Given instruction >> Report all lines from the entries below in which "Write" appears.

Modeling code records >>
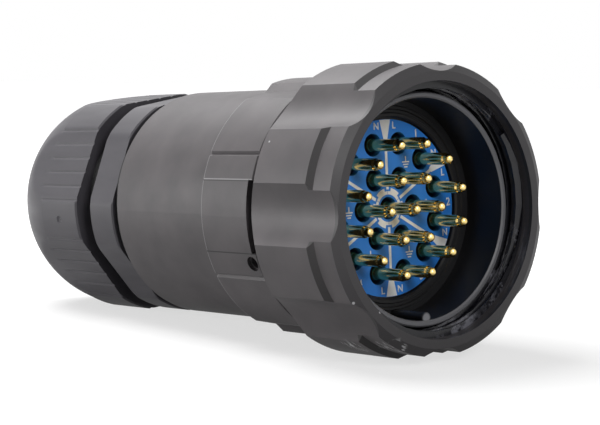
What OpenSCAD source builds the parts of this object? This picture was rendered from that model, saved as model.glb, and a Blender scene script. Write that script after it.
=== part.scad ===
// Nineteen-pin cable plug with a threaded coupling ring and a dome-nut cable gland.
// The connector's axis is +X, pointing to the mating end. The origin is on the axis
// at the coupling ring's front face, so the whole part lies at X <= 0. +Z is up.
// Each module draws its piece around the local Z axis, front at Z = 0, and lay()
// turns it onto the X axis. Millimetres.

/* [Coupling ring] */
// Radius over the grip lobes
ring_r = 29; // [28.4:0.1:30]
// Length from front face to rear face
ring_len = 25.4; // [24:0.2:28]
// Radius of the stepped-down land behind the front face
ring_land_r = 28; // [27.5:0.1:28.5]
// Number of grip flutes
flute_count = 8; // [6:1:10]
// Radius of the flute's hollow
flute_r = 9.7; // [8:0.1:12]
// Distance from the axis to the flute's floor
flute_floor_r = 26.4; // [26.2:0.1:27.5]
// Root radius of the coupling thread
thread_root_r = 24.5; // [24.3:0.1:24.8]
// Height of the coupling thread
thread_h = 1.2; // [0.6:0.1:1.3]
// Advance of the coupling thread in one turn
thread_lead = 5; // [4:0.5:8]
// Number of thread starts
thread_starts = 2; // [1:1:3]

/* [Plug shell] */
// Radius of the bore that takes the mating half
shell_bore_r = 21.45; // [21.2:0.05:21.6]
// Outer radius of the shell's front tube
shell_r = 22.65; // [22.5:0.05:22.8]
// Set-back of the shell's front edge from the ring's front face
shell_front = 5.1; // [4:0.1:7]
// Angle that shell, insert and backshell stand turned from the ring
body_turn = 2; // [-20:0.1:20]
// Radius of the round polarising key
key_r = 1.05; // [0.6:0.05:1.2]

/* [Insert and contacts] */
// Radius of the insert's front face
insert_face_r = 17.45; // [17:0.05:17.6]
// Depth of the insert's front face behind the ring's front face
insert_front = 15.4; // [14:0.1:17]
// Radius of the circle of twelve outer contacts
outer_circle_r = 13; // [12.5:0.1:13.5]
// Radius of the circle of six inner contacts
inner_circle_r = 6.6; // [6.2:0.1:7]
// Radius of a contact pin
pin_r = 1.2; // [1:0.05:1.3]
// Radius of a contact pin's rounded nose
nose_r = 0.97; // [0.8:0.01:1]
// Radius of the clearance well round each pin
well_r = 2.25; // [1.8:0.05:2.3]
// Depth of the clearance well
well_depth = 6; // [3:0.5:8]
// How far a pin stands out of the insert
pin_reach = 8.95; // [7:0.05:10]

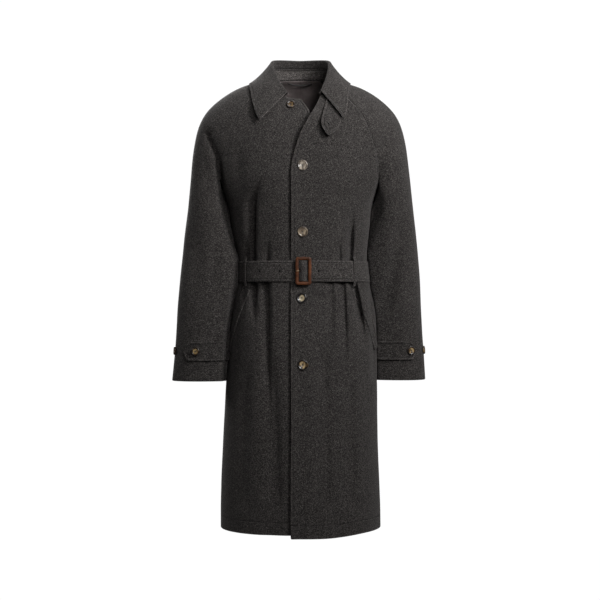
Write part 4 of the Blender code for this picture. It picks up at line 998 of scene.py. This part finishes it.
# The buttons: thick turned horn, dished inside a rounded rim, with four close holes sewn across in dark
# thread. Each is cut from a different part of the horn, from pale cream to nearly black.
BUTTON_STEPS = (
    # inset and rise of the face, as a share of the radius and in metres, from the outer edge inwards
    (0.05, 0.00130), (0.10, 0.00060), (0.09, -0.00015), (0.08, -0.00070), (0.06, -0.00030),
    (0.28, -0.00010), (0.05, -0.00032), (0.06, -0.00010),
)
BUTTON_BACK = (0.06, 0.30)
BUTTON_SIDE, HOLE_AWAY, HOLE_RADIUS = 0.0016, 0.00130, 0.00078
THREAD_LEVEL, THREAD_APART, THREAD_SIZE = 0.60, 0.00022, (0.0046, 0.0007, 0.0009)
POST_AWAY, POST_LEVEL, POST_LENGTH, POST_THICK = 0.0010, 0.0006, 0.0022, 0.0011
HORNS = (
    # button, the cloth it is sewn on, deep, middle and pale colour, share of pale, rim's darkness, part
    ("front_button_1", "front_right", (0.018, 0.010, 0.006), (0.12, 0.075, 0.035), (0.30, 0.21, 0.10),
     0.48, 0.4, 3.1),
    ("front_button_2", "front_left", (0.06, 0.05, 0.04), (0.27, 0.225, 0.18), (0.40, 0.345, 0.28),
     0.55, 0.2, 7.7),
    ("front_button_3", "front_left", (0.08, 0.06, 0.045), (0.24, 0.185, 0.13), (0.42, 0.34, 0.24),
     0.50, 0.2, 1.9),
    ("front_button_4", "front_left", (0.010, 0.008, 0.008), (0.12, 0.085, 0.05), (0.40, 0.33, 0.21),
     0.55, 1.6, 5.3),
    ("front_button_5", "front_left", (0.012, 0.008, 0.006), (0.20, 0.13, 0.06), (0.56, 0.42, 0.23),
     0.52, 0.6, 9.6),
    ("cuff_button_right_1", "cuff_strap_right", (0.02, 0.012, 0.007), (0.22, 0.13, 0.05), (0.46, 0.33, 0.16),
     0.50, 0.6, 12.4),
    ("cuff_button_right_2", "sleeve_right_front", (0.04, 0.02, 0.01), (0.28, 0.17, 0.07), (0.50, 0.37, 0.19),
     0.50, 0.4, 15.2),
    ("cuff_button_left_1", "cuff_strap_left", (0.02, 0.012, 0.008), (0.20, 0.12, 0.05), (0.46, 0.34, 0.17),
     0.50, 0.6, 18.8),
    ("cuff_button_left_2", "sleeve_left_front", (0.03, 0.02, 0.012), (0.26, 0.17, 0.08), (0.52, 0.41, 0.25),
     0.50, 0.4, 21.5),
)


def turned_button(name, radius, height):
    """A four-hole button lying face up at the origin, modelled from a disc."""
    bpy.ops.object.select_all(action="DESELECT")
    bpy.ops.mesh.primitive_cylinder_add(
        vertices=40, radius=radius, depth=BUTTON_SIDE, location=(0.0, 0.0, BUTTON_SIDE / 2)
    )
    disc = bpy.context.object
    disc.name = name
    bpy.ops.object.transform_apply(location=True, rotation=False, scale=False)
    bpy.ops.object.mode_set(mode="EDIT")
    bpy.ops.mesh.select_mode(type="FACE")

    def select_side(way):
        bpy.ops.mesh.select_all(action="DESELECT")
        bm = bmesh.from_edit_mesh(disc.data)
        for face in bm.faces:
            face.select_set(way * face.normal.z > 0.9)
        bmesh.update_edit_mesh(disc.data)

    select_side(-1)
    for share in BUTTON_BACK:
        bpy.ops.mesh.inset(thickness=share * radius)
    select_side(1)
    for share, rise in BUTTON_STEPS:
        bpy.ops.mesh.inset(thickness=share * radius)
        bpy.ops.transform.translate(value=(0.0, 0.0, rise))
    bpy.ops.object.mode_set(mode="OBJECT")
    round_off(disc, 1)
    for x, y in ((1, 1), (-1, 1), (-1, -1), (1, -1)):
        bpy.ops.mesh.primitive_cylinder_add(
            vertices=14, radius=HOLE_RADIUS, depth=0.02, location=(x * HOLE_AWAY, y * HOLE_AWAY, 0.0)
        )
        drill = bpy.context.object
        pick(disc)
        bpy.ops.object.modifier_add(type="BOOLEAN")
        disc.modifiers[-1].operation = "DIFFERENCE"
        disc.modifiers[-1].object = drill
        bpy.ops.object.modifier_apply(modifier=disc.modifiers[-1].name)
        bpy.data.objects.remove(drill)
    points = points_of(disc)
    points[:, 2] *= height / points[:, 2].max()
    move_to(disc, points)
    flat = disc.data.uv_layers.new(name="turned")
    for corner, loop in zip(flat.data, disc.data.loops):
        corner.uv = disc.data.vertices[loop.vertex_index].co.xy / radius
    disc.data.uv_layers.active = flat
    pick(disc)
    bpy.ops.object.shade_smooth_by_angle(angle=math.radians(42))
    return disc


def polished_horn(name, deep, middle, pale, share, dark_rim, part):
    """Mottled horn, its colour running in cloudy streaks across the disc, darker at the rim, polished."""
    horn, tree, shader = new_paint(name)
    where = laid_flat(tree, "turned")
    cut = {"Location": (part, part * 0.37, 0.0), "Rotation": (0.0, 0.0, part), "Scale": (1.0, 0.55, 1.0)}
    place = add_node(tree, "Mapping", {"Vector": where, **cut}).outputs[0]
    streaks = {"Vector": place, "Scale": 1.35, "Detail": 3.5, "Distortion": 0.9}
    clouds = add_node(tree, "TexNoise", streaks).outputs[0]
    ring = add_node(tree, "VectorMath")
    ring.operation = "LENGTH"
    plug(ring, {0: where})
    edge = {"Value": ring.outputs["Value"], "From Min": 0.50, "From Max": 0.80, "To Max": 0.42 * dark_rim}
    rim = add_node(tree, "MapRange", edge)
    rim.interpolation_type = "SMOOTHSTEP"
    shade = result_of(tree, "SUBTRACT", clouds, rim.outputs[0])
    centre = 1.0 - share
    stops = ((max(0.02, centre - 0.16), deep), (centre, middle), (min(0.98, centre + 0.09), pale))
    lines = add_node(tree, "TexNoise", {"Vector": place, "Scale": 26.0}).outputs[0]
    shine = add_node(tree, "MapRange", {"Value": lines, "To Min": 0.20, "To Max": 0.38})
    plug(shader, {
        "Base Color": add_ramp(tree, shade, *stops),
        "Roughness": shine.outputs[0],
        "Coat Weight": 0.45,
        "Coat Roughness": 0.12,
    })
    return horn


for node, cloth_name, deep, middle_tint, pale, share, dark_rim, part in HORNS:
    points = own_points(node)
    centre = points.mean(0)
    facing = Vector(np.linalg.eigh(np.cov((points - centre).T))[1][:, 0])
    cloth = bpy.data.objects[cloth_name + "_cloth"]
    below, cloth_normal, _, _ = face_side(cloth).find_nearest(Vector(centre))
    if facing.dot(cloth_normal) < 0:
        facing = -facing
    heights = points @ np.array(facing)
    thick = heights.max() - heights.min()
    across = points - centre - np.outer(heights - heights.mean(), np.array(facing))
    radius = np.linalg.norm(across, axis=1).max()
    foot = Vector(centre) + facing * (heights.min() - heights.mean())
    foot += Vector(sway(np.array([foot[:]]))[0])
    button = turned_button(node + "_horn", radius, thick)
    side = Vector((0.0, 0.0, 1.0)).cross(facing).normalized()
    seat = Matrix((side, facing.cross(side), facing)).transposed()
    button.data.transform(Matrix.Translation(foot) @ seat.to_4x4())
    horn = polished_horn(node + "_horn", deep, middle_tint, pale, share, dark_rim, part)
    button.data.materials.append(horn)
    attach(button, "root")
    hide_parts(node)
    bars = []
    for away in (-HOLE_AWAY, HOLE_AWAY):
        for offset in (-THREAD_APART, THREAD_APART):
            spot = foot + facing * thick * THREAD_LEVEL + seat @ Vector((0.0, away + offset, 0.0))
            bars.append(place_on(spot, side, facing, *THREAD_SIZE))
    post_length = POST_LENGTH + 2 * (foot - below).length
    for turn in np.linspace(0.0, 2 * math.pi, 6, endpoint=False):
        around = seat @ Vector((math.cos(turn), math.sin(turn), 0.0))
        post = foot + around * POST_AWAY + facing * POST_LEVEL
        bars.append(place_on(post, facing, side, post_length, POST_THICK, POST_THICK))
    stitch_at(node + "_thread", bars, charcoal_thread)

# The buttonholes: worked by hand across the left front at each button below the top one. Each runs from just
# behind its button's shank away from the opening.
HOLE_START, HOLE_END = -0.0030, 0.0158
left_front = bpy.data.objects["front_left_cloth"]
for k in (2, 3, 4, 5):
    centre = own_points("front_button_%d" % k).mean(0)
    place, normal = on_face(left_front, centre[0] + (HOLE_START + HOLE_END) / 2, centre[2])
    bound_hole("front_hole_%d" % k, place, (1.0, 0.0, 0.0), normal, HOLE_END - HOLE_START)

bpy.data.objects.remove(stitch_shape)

Response >>
What OpenSCAD source builds the parts of this object? This picture was rendered from that model, saved as model.glb, and a Blender scene script. Write that script after it.
Write part 4 of the Blender code for this picture. It picks up at line 998 of scene.py. This part finishes it.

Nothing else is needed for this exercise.